Request:
Up to and including the line that contains "BEAD_SEGMENTS, STATIONS_PER_LUMP = 28, 9", repeat each line of the data exactly, starting from the first.

Provided material:
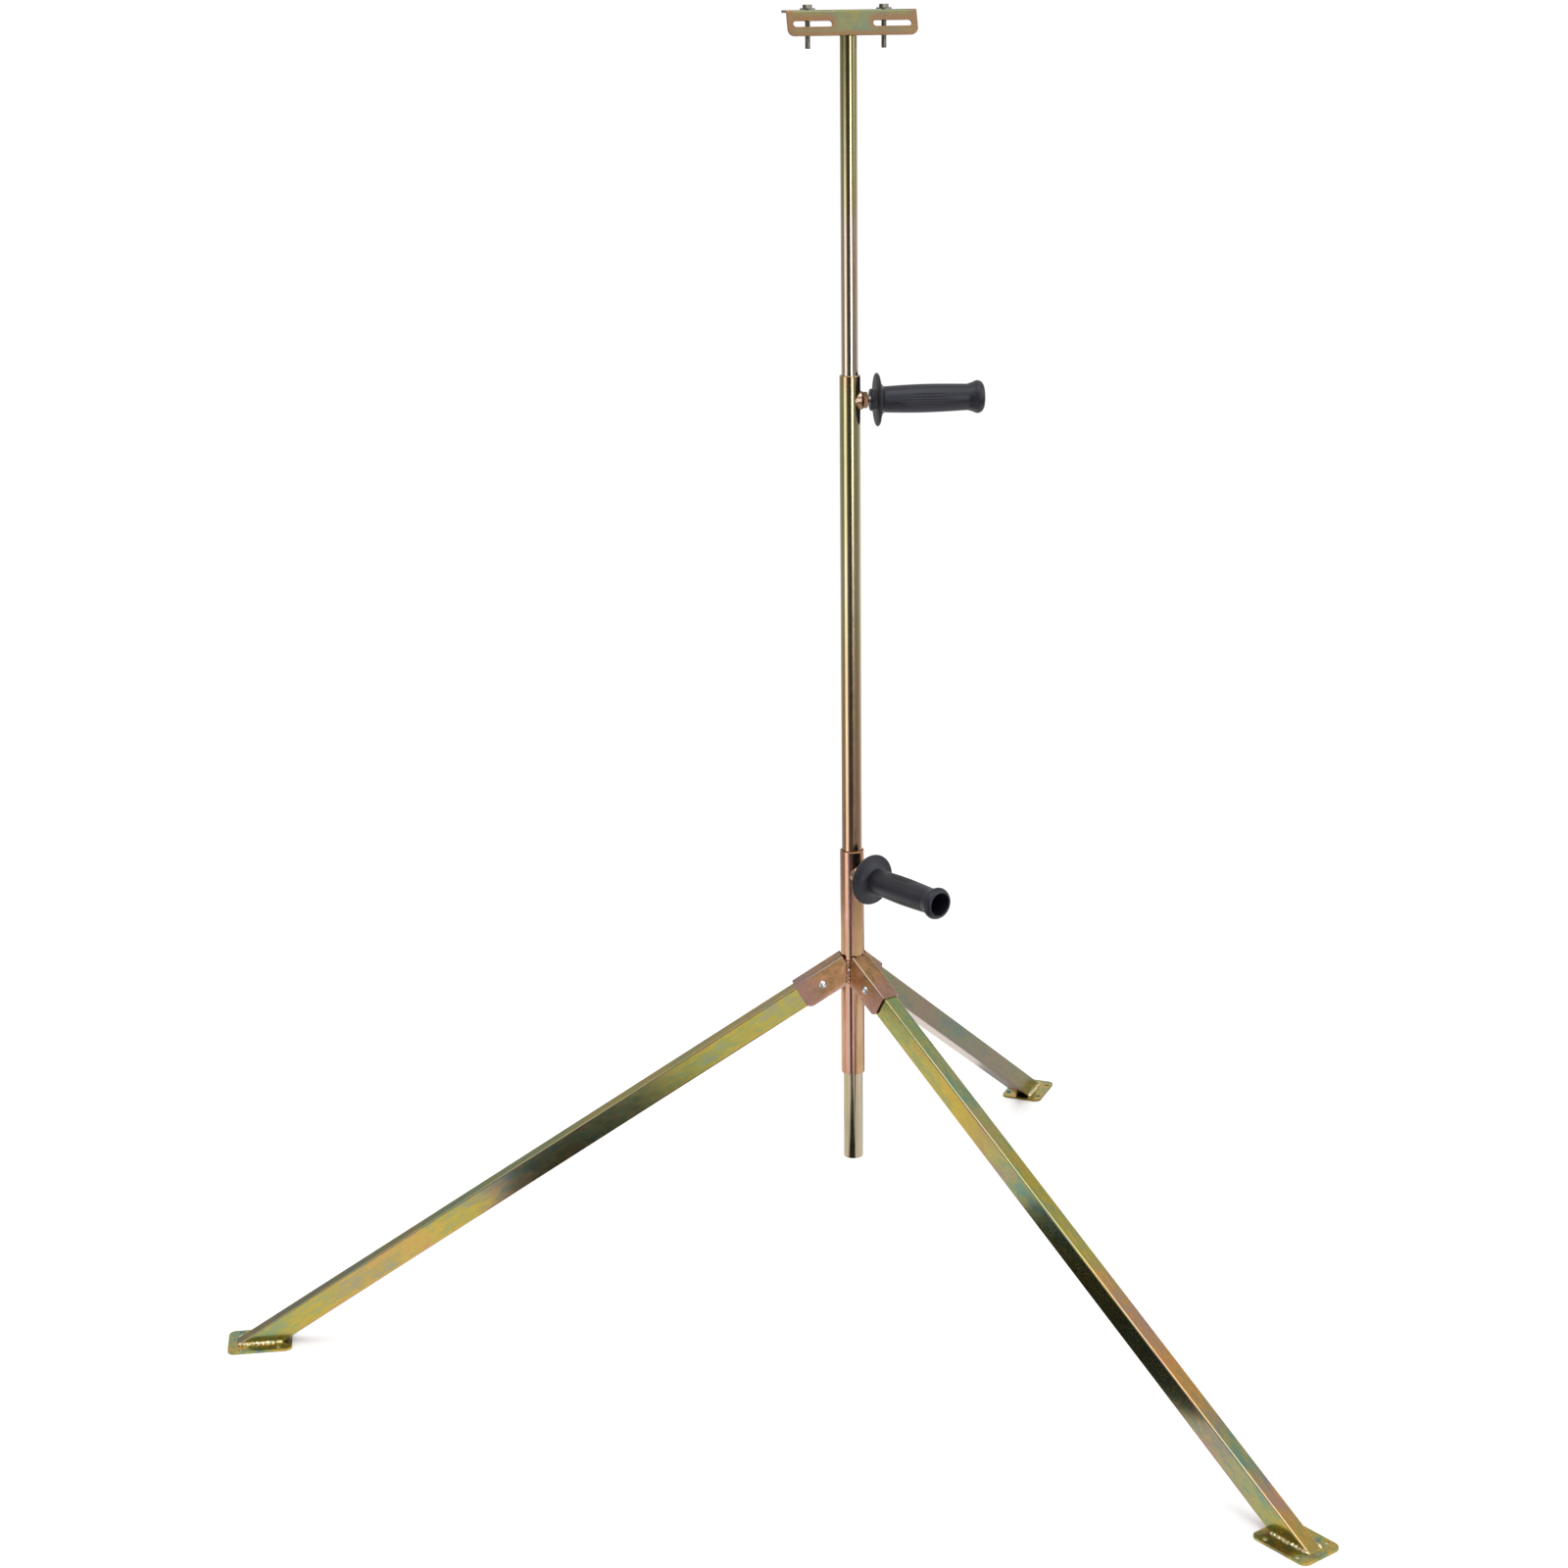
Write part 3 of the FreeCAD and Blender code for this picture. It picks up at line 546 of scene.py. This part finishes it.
def build_grip(name, clamp, body):
    """A hand grip: collar, guard flange, cone, fluted barrel and flared mouth, with a hollow inside."""
    collar = GRIP_OUTSIDE[:-1] + [(7.0, 13.3), (7.5, 14.2)]
    flange = spline(GRIP_FLANGE, 4)[:-1]
    cone = spline(GRIP_CONE, 8)[:-1]
    barrel = spline(GRIP_BARREL, 12)[:-1]
    flare = spline(GRIP_FLARE, 6)
    mouth = [(GRIP_LENGTH - 0.1, GRIP_MOUTH_R + 0.5), (GRIP_LENGTH - 0.6, GRIP_MOUTH_R),
             (GRIP_LENGTH - 1.5, GRIP_MOUTH_R - 0.2)]
    bore = [(GRIP_LENGTH - 12, GRIP_BORE_R), (GRIP_LENGTH - 40, GRIP_BORE_R), (GRIP_FLOOR + 1, GRIP_BORE_R)]
    floor = [(GRIP_FLOOR, GRIP_BORE_R - 1), (GRIP_FLOOR, GRIP_HOLE_R), (0.0, GRIP_HOLE_R)]
    profile = collar + flange + cone + barrel + flare + mouth + bore + floor
    grip = lathe(name, profile, GRIP_SEGMENTS, grip_radius(clamp["roll"]))
    grip.data.transform(moved(clamp["start"], 0, 0))
    grip.data.transform(turned(clamp["azimuth"]) @ moved(0, 0, clamp["height"]))
    finish_piece(grip, name, body, charcoal)


for clamp_name, clamp in CLAMPS.items():
    build_grip(f"{clamp_name}_grip", clamp, f"{clamp_name}_handle")


# ---------------------------------------------------------------- weld beads

BEAD_SEGMENTS, STATIONS_PER_LUMP = 28, 9


def bead(name, length, radius, seed, lumps, flatten=1.0, sunk=10.0):
    """A hand-laid weld bead along +X: overlapping ripples, uneven in width and height, at most sunk deep."""
    stations = lumps * STATIONS_PER_LUMP
    verts, faces = [], []
    for j in range(stations + 1):
        t = j / stations
        x = length * t
        ripple = abs(math.sin(math.pi * lumps * t + 0.5 * math.sin(5 * t + seed)))
        ends = min(1.0, math.sqrt(max(0.0, min(t, 1 - t)) * 14))
        for i in range(BEAD_SEGMENTS):
            angle = 2 * math.pi * i / BEAD_SEGMENTS
            wobble = noise.noise(Vector((x * 0.25 + seed * 7, math.cos(angle), math.sin(angle))))
            r = radius * ends * (0.70 + 0.24 * ripple + 0.26 * wobble)
            verts.append((x, r * math.cos(angle), max(r * math.sin(angle) * flatten, -sunk)))
    for j in range(stations):
        a, b = j * BEAD_SEGMENTS, (j + 1) * BEAD_SEGMENTS
        for i in range(BEAD_SEGMENTS):
            n = (i + 1) % BEAD_SEGMENTS
            faces.append((a + i, a + n, b + n, b + i))
    faces.append(tuple(range(BEAD_SEGMENTS - 1, -1, -1)))
    faces.append(tuple(stations * BEAD_SEGMENTS + i for i in range(BEAD_SEGMENTS)))
    return make_object(name, verts, faces)


def joined(objects, name):
    """One object made of several."""
    bpy.ops.object.select_all(action="DESELECT")
    for obj in objects:
        obj.select_set(True)
    bpy.context.view_layer.objects.active = objects[0]
    bpy.ops.object.join()
    objects[0].name = name
    return objects[0]


FOOT_BEAD_R, FOOT_BEAD_LUMPS, FOOT_BEAD_FLATTEN = 3.7, 10, 0.85
# Where a foot bead's middle line lies, off the leg's side and above the plate
FOOT_BEAD_OFF = 0.2
# How far below its middle line a foot bead may reach, which keeps it off the floor
FOOT_BEAD_SUNK = PLATE_THICKNESS - 0.5
FOOTPRINT = LEG_HEIGHT / math.sin(math.radians(LEG_SLOPE))
FOOT_RADIUS = PIVOT_RADIUS + (PIVOT_HEIGHT - PLATE_THICKNESS) / math.tan(math.radians(LEG_SLOPE))

for seed, (side, azimuth) in enumerate(LEG_AZIMUTHS.items()):
    beads = []
    for across in (-1, 1):
        piece = bead(f"foot_bead_{side}", FOOTPRINT, FOOT_BEAD_R, seed * 2 + across, FOOT_BEAD_LUMPS,
                     FOOT_BEAD_FLATTEN, FOOT_BEAD_SUNK)
        place = moved(FOOT_RADIUS - FOOTPRINT / 2, across * (LEG_WIDTH / 2 + FOOT_BEAD_OFF),
                      PLATE_THICKNESS + FOOT_BEAD_OFF)
        piece.data.transform(turned(azimuth) @ place)
        beads.append(piece)
    weld = joined(beads, f"foot_weld_{side}_bead")
    finish_piece(weld, f"foot_weld_{side}", f"leg_{side}", weld_bead)

HUB_BEAD_LENGTH, HUB_BEAD_R, HUB_BEAD_LUMPS = 31.0, 3.3, 6
HUB_BEAD_SEED = 11
# The hub beads stand beside the middle of the brackets' ends, just proud of the sleeve
HUB_BEAD_HEIGHT = PIVOT_HEIGHT + (PIVOT_RADIUS - SLEEVE_R) * math.tan(math.radians(LEG_SLOPE))
HUB_BEAD_PROUD = 0.3
UPRIGHT = Matrix.Rotation(math.radians(-90), 4, "Y")

hub_beads = []
for index in range(3):
    piece = bead(f"hub_bead_{index}", HUB_BEAD_LENGTH, HUB_BEAD_R, HUB_BEAD_SEED + index, HUB_BEAD_LUMPS)
    place = moved(SLEEVE_R + HUB_BEAD_PROUD, 0, HUB_BEAD_HEIGHT - HUB_BEAD_LENGTH / 2)
    piece.data.transform(turned(HUB_YAW + 120.0 * index) @ place @ UPRIGHT)
    hub_beads.append(piece)
finish_piece(joined(hub_beads, "hub_weld_bead_set"), "hub_weld_beads", "hub", hub_bead)


# ---------------------------------------------------------------- stage, light, camera

# The camera fitted to the photo: place in metres, angles in degrees, focal length in image widths
CAMERA_PLACE = Vector((-0.9444, -3.1477, 1.633))
CAMERA_HEADING = 74.76
CAMERA_PITCH = -15.862
CAMERA_ROLL = 0.658
FOCAL_RATIO, SENSOR_WIDTH = 2818.0 / 1600.0, 36.0
CAMERA_AZIMUTH = math.degrees(math.atan2(CAMERA_PLACE.y, CAMERA_PLACE.x))

# What the metal mirrors, by bearing from the camera's side, counter-clockwise from above
STUDIO = [(-180, 0.60), (-150, 0.34), (-132, 0.75), (-108, 0.38), (-80, 0.38), (-66, 0.30), (-47, 0.30),
          (-38, 0.25), (-27, 0.20), (-14, 0.07), (8, 0.08), (18, 0.28), (40, 0.42), (60, 0.34), (92, 0.42),
          (125, 0.95), (150, 1.15), (180, 0.75)]
# Higher up the room turns to one even level, between these two sines of elevation
STUDIO_TOP = 0.90
TOP_FROM, TOP_FULL = 0.12, 0.42
# Upright strip lights: each fades in between the sines of elevation foot and full, and out from ease to top
STRIPS = [
    {"bearing": 25.0, "wide": 11.0, "core": 6.0, "foot": -0.205, "full": -0.150, "ease": 0.10, "top": 0.42,
     "level": 5.0},
    {"bearing": -56.0, "wide": 20.0, "core": 10.0, "foot": -0.95, "full": -0.80, "ease": -0.055,
     "top": -0.015, "level": 2.1},
]
# Round spots of light: degrees of bearing and elevation, half angles of the whole spot and of its core
OVERHEAD = {"bearing": 0.0, "elevation": 68.0, "wide": 30.0, "core": 14.0, "level": 3.4}
SIDE_BOX = {"bearing": 74.0, "elevation": 25.0, "wide": 31.0, "core": 22.0, "level": 2.4}
# The level that lights the stand and fills the background
DOME = 1.08
# The round of paper that the metal mirrors, the floor beyond it and the sides of both circles
PAPER_RADIUS, FLOOR_RADIUS, CIRCLE_SIDES = 1.6, 60.0, 96
PAPER_WHITE = (0.95, 0.95, 0.95)
# Flags of painted floor shade: dark sheets lying on the paper, seen only in reflections: level, and outline
# in metres
FLAG_HEIGHT = 0.0006
FLAGS = [
    (0.02, [(0.07, -0.52), (-0.08, -0.66), (-0.31, -0.80), (-0.50, -0.48), (-0.46, -0.10), (-0.20, -0.04),
            (0.0, -0.25)]),
    (0.02, [(-0.32, -0.81), (-0.60, -1.45), (-1.15, -1.10), (-0.52, -0.52)]),
    (0.04, [(-0.05, -0.68), (0.11, -0.64), (0.30, -1.10), (0.00, -1.10)]),
    (0.40, [(0.34, 0.22), (1.50, 0.20), (1.15, 1.10), (0.42, 1.45)]),
]


def flat_material(name, colour):
    """Dull paper, or a dark sheet of painted shade, a trace uneven."""
    s = Shader(name)
    worn = tuple(c * 0.98 for c in colour)
    s.join(s.ramp(s.noise(3.0, 3.0), [(0.3, worn), (0.7, colour)]), s.surface.inputs["Base Color"])
    s.put("Roughness", 0.9)
    s.put("Specular IOR Level", 0.1)
    return s.material


def stage_sheet(name, corners, faces, material):
    """A flat sheet of the stage, from corners in metres."""
    mesh = bpy.data.meshes.new(name)
    mesh.from_pydata(corners, [], faces)
    obj = bpy.data.objects.new(name, mesh)
    obj.data.materials.append(material)
    bpy.context.scene.collection.objects.link(obj)
    return obj


paper = flat_material("paper", PAPER_WHITE)
circle = [(math.cos(math.tau * i / CIRCLE_SIDES), math.sin(math.tau * i / CIRCLE_SIDES))
          for i in range(CIRCLE_SIDES)]
inner_ring = [(x * PAPER_RADIUS, y * PAPER_RADIUS, 0) for x, y in circle]
outer_ring = [(x * FLOOR_RADIUS, y * FLOOR_RADIUS, 0) for x, y in circle]
ring_faces = []
for i in range(CIRCLE_SIDES):
    following = (i + 1) % CIRCLE_SIDES
    ring_faces.append((i, CIRCLE_SIDES + i, CIRCLE_SIDES + following, following))
stage_sheet("floor", inner_ring, [tuple(range(CIRCLE_SIDES))], paper)
surround = stage_sheet("floor_surround", inner_ring + outer_ring, ring_faces, paper)
surround.visible_glossy = False

for index, (shade, outline) in enumerate(FLAGS):
    # A dark sheet of painted floor shade, seen only in the metal's reflections
    reflected_shade = flat_material(f"flag_painted_shade_{index}", (shade, shade, shade))
    corners = [(x, y, FLAG_HEIGHT) for x, y in outline]
    flag = stage_sheet(f"flag_{index}", corners, [tuple(range(len(corners)))], reflected_shade)
    flag.visible_camera = False
    flag.visible_diffuse = False
    flag.visible_shadow = False


def grey(level):
    """A colourless light of a given level."""
    return (level, level, level)


def soft_spot(nodes, direction, bearing, elevation, wide, core):
    """1 within core degrees of a direction, 0 beyond wide degrees of it."""
    turn, rise = math.radians(bearing), math.radians(elevation)
    aim = nodes.add("ShaderNodeVectorMath", operation="DOT_PRODUCT")
    aim.inputs[1].default_value = (math.cos(turn) * math.cos(rise), math.sin(turn) * math.cos(rise),
                                   math.sin(rise))
    nodes.join(direction, aim.inputs[0])
    return nodes.step(aim.outputs["Value"], math.cos(math.radians(wide)), math.cos(math.radians(core)))


def mirrored_room(nodes):
    """What the metal mirrors: grey levels by bearing, an even top, strip lights and two spots."""
    coords = nodes.add("ShaderNodeTexCoord")
    turn = nodes.add("ShaderNodeVectorRotate", rotation_type="Z_AXIS")
    turn.inputs["Angle"].default_value = math.radians(-CAMERA_AZIMUTH)
    nodes.join(coords.outputs["Generated"], turn.inputs["Vector"])
    direction = turn.outputs[0]
    x, y, elevation = nodes.axes(direction)
    levels = [((bearing + 180) / 360, grey(level)) for bearing, level in STUDIO]
    room = nodes.ramp(nodes.around(direction), levels, "EASE")
    room = nodes.mix(nodes.step(elevation, TOP_FROM, TOP_FULL), room, grey(STUDIO_TOP))
    level_part = nodes.add("ShaderNodeCombineXYZ")
    nodes.join(x, level_part.inputs["X"])
    nodes.join(y, level_part.inputs["Y"])
    flat = nodes.add("ShaderNodeVectorMath", operation="NORMALIZE")
    nodes.join(level_part.outputs[0], flat.inputs[0])
    for strip in STRIPS:
        spot = soft_spot(nodes, flat.outputs[0], strip["bearing"], 0.0, strip["wide"], strip["core"])
        spot = nodes.math("MULTIPLY", spot, nodes.step(elevation, strip["foot"], strip["full"]))
        spot = nodes.math("MULTIPLY", spot, nodes.step(elevation, strip["top"], strip["ease"]))
        room = nodes.mix(spot, room, grey(strip["level"]))
    for box in (SIDE_BOX, OVERHEAD):
        spot = soft_spot(nodes, direction, box["bearing"], box["elevation"], box["wide"], box["core"])
        room = nodes.mix(spot, room, grey(box["level"]))
    return room


def studio_world():
    """An even white dome for the paper and the background; the metal mirrors a room of softboxes and gaps."""
    world = bpy.data.worlds.new("studio")
    world.use_nodes = True
    nodes = Nodes(world.node_tree)
    path = nodes.add("ShaderNodeLightPath")
    seen = nodes.mix(path.outputs["Is Glossy Ray"], grey(DOME), mirrored_room(nodes))
    nodes.join(seen, nodes.tree.nodes["Background"].inputs["Color"])
    bpy.context.scene.world = world


def softbox(name, bearing, distance, height):
    """A square light aimed at the middle of the stand, at a bearing from the camera's side."""
    data = bpy.data.lights.new(name, "AREA")
    data.shape = "RECTANGLE"
    data.size, data.size_y = SOFTBOX_SIDE, SOFTBOX_SIDE
    data.energy = SOFTBOX_POWER
    azimuth = math.radians(CAMERA_AZIMUTH + bearing)
    place = Vector((math.cos(azimuth) * distance, math.sin(azimuth) * distance, height))
    obj = bpy.data.objects.new(name, data)
    obj.location = place
    obj.rotation_euler = (SOFTBOX_AIM - place).to_track_quat("-Z", "Y").to_euler()
    bpy.context.scene.collection.objects.link(obj)
    obj.visible_glossy = False


SOFTBOX_SIDE, SOFTBOX_POWER = 3.0, 45
SOFTBOX_AIM = Vector((0, 0, 0.5))

studio_world()
softbox("key", bearing=40, distance=3.4, height=3.2)
softbox("top", bearing=-120, distance=1.2, height=4.0)

camera_data = bpy.data.cameras.new("camera")
camera_data.sensor_width = SENSOR_WIDTH
camera_data.lens = SENSOR_WIDTH * FOCAL_RATIO
camera_data.clip_end = 100.0
camera = bpy.data.objects.new("camera", camera_data)
heading, pitch, roll = (math.radians(v) for v in (CAMERA_HEADING, CAMERA_PITCH, CAMERA_ROLL))
forward = Vector((math.cos(heading) * math.cos(pitch), math.sin(heading) * math.cos(pitch), math.sin(pitch)))
right = forward.cross(Vector((0, 0, 1))).normalized()
up = right.cross(forward)
tilted_right = right * math.cos(roll) - up * math.sin(roll)
tilted_up = up * math.cos(roll) + right * math.sin(roll)
axes = Matrix((tilted_right, tilted_up, -forward)).transposed()
camera.matrix_world = Matrix.Translation(CAMERA_PLACE) @ axes.to_4x4()
bpy.context.scene.collection.objects.link(camera)
bpy.context.scene.camera = camera
bpy.context.scene.view_settings.view_transform = "Standard"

Solution for this task:
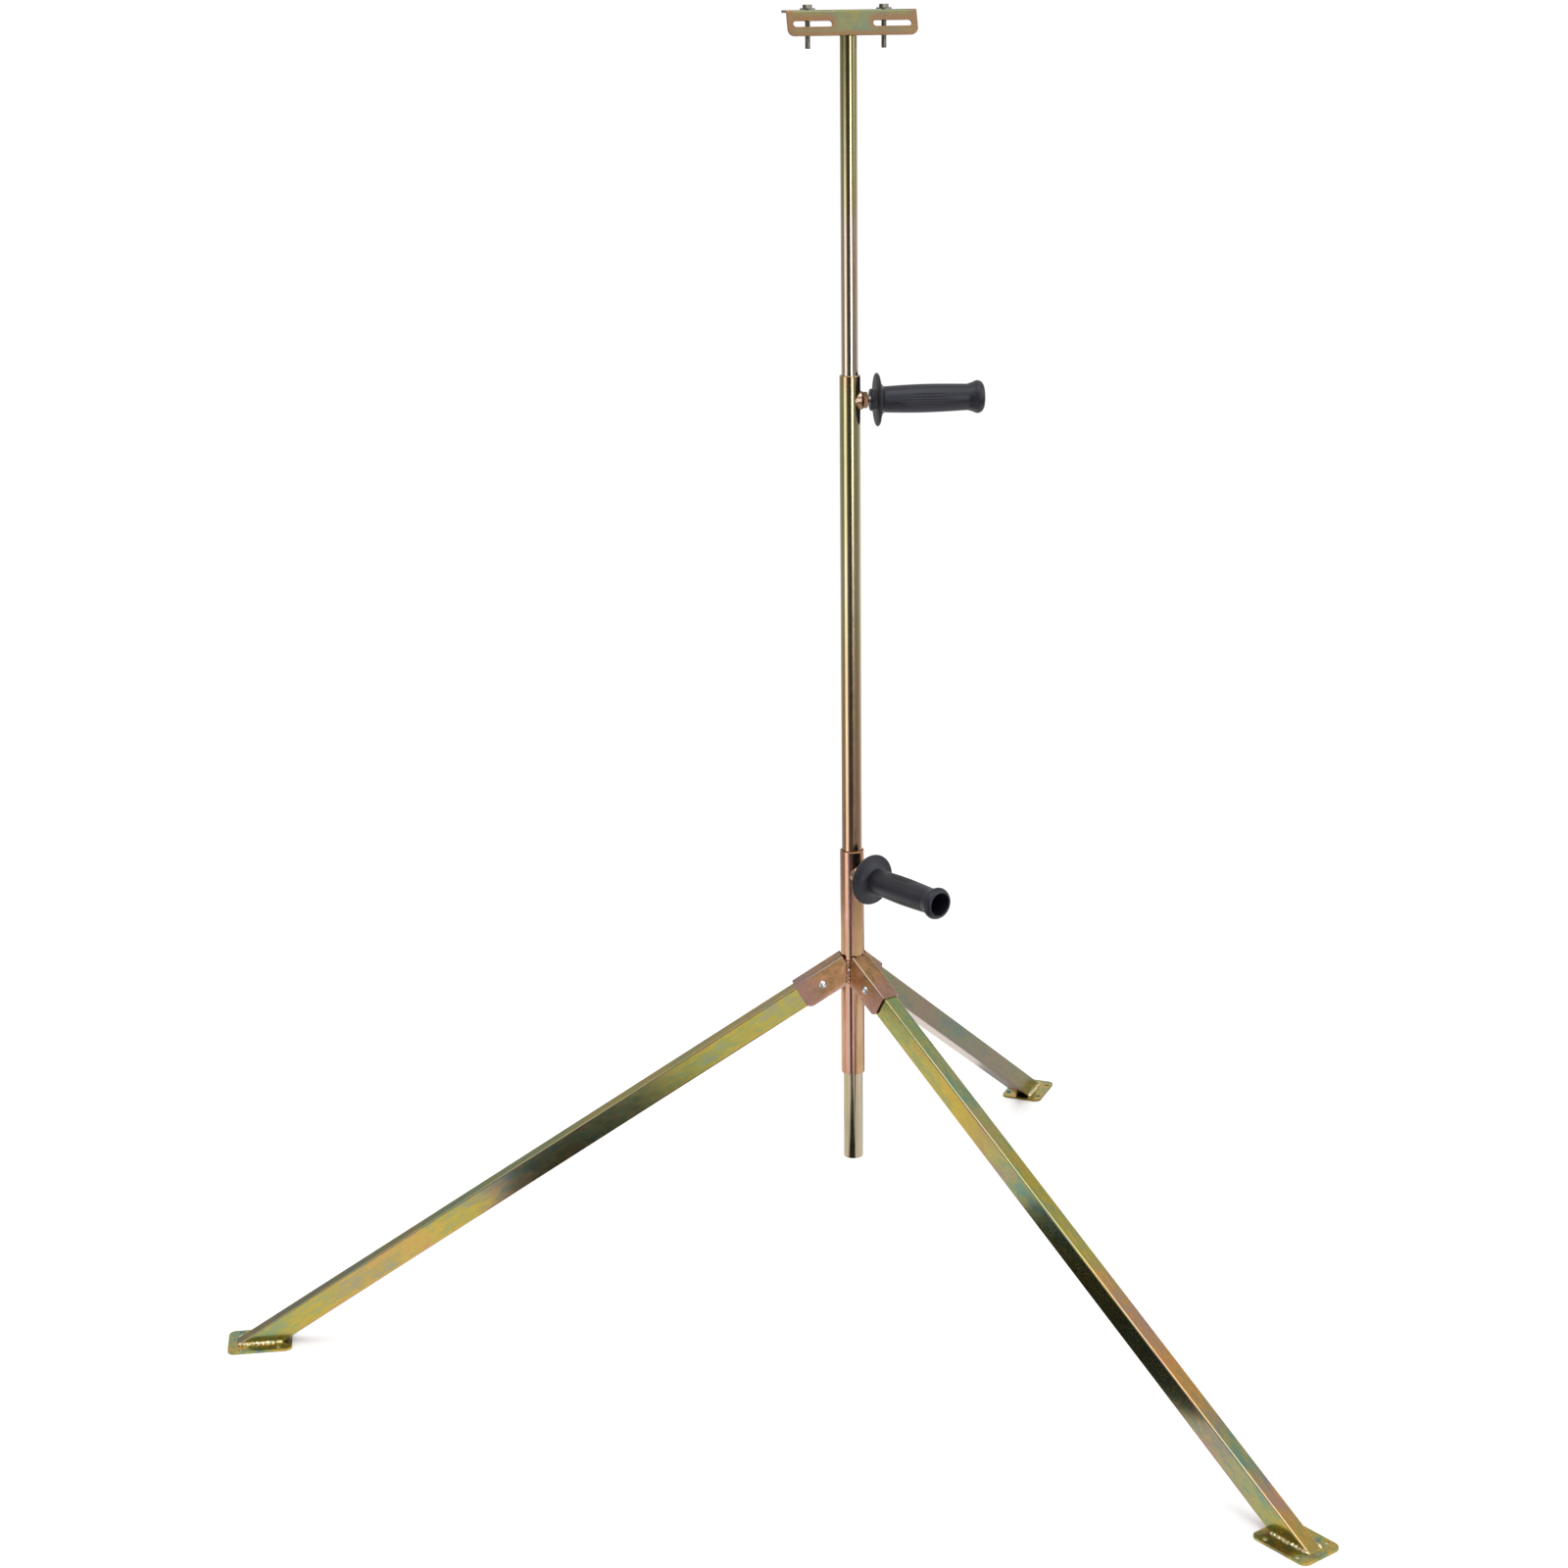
Write part 3 of the FreeCAD and Blender code for this picture. It picks up at line 546 of scene.py. This part finishes it.
def build_grip(name, clamp, body):
    """A hand grip: collar, guard flange, cone, fluted barrel and flared mouth, with a hollow inside."""
    collar = GRIP_OUTSIDE[:-1] + [(7.0, 13.3), (7.5, 14.2)]
    flange = spline(GRIP_FLANGE, 4)[:-1]
    cone = spline(GRIP_CONE, 8)[:-1]
    barrel = spline(GRIP_BARREL, 12)[:-1]
    flare = spline(GRIP_FLARE, 6)
    mouth = [(GRIP_LENGTH - 0.1, GRIP_MOUTH_R + 0.5), (GRIP_LENGTH - 0.6, GRIP_MOUTH_R),
             (GRIP_LENGTH - 1.5, GRIP_MOUTH_R - 0.2)]
    bore = [(GRIP_LENGTH - 12, GRIP_BORE_R), (GRIP_LENGTH - 40, GRIP_BORE_R), (GRIP_FLOOR + 1, GRIP_BORE_R)]
    floor = [(GRIP_FLOOR, GRIP_BORE_R - 1), (GRIP_FLOOR, GRIP_HOLE_R), (0.0, GRIP_HOLE_R)]
    profile = collar + flange + cone + barrel + flare + mouth + bore + floor
    grip = lathe(name, profile, GRIP_SEGMENTS, grip_radius(clamp["roll"]))
    grip.data.transform(moved(clamp["start"], 0, 0))
    grip.data.transform(turned(clamp["azimuth"]) @ moved(0, 0, clamp["height"]))
    finish_piece(grip, name, body, charcoal)


for clamp_name, clamp in CLAMPS.items():
    build_grip(f"{clamp_name}_grip", clamp, f"{clamp_name}_handle")


# ---------------------------------------------------------------- weld beads

BEAD_SEGMENTS, STATIONS_PER_LUMP = 28, 9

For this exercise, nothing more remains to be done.